Duff Post (May 19, 1854 – May 19, 1915) was a dentist and once the mayor of Tampa, Florida.

Early life 
Duff Post was born on May 19, 1854 in Tampa, Florida. He was the son of the 5th mayor of Tampa, Madison Post. Post would attend local schools before going onto study at the Philadelphia Dental College to obtain a dentistry degree.

Dentistry 
Post would establish his dentistry practice in Tampa once graduating from college. Upon leaving office in 1892 he returned to his dentistry practice.

Tampa politics 
From there he'd first get involved with local politics and business.  Post's first political office he would hold would be the President of the Hillsborough County Board of Health in 1873. He would serve as Tampa's City Marshal from 1881 to 1883, and was Captain in the 4th Regiment of the Florida Militia.

Mayor 
As mayor, he would prioritize much of his overall work towards improving the city's sanitation.

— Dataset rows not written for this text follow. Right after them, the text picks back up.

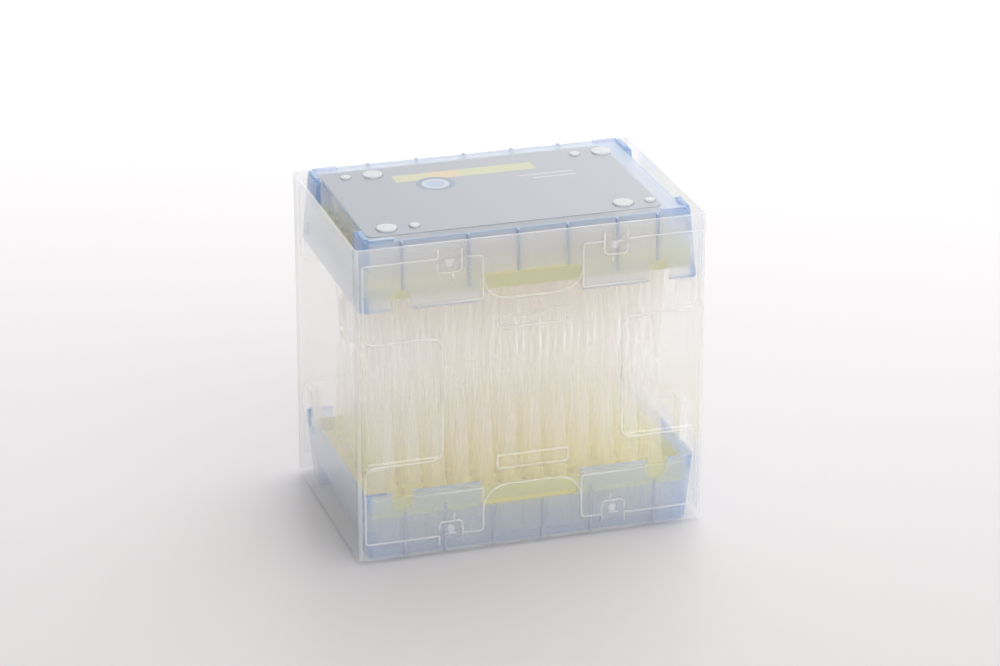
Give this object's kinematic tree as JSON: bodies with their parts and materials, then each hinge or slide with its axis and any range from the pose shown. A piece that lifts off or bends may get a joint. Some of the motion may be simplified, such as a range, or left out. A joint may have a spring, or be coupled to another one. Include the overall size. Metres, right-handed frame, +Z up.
{
  "type": "box of pipette tips",
  "caption": "Clear rectangular sleeve holding blue trays face to face, each with a yellow tip plate and a full grid of thin-walled pipette tips",
  "frame": {"origin": "middle of the footprint, on the surface that the lower tray's feet stand on", "axes": "+X along the long side, to the right seen from the front; -Y is the front with the notches and latches; +Z up"},
  "size_m": [0.1278, 0.0862, 0.1197],
  "materials": {
    "clear_sleeve": "clear",
    "blue_tray": "translucent",
    "yellow_plate": "satin",
    "natural_tip": "translucent",
    "grey_label": "satin"
  },
  "bodies": {
    "lower_pack": {"lower_tray": "blue_tray", "lower_tip_plate": "yellow_plate", "lower_tips_column_01": "natural_tip", "lower_tips_column_02": "natural_tip", "lower_tips_column_03": "natural_tip", "lower_tips_column_04": "natural_tip", "lower_tips_column_05": "natural_tip", "lower_tips_column_06": "natural_tip", "lower_tips_column_07": "natural_tip", "lower_tips_column_08": "natural_tip", "lower_tips_column_09": "natural_tip", "lower_tips_column_10": "natural_tip", "lower_tips_column_11": "natural_tip", "lower_tips_column_12": "natural_tip"},
    "sleeve": {"sleeve": "clear_sleeve"},
    "upper_pack": {"upper_tray": "blue_tray", "upper_label": "grey_label", "upper_tip_plate": "yellow_plate", "upper_tips_column_01": "natural_tip", "upper_tips_column_02": "natural_tip", "upper_tips_column_03": "natural_tip", "upper_tips_column_04": "natural_tip", "upper_tips_column_05": "natural_tip", "upper_tips_column_06": "natural_tip", "upper_tips_column_07": "natural_tip", "upper_tips_column_08": "natural_tip", "upper_tips_column_09": "natural_tip", "upper_tips_column_10": "natural_tip", "upper_tips_column_11": "natural_tip", "upper_tips_column_12": "natural_tip"}
  },
  "joints": [
    {"name": "sleeve_lift", "type": "slide", "parent": "lower_pack", "child": "sleeve", "axis": [0, 0, 1], "range_m": [0, 0.06]},
    {"name": "upper_tray_lift", "type": "slide", "parent": "sleeve", "child": "upper_pack", "axis": [0, 0, 1], "range_m": [0, 0.06]}
  ]
}
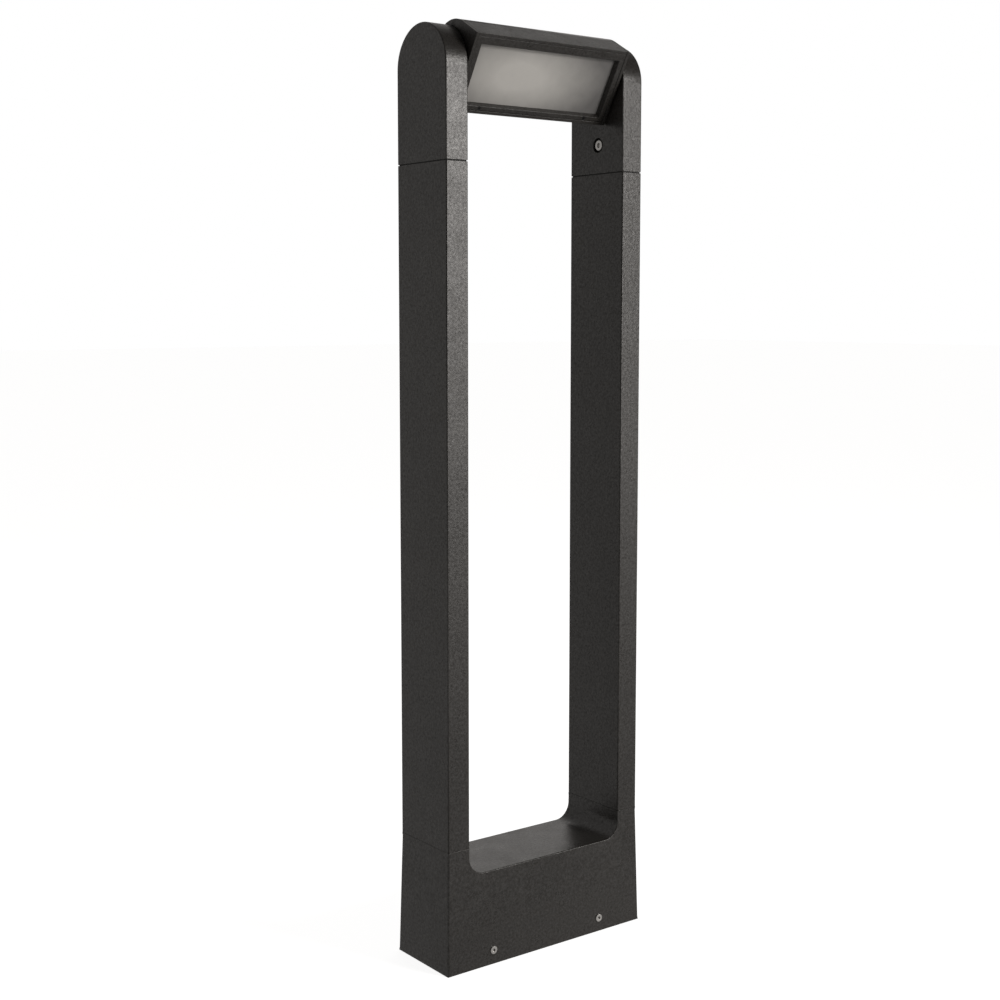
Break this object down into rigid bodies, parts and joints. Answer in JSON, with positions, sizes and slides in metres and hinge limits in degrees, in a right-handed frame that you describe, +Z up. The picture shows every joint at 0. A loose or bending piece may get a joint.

He was first elected mayor on August 14, 1883 and served until August 13, 1886 (three consecutive one-year terms). Duff would be the second native of Tampa to hold that office. He was elected again to a second term on March 4, 1891 and served until March 4, 1892.

Postmaster 
He is also known to have been Tampa's postmaster from 1893 to 1897 as well.

Rail 
Post was involved in effort to bring rail service to Tampa and helped extend Henry Plant's Steamship Company contracts for service in Tampa.

Personal 
He opened an ice cream parlor and restaurant in the Masonic Lodge Building in downtown Tampa on March 31, 1877. He married Alberti Johnson in Tampa on January 3, 1879.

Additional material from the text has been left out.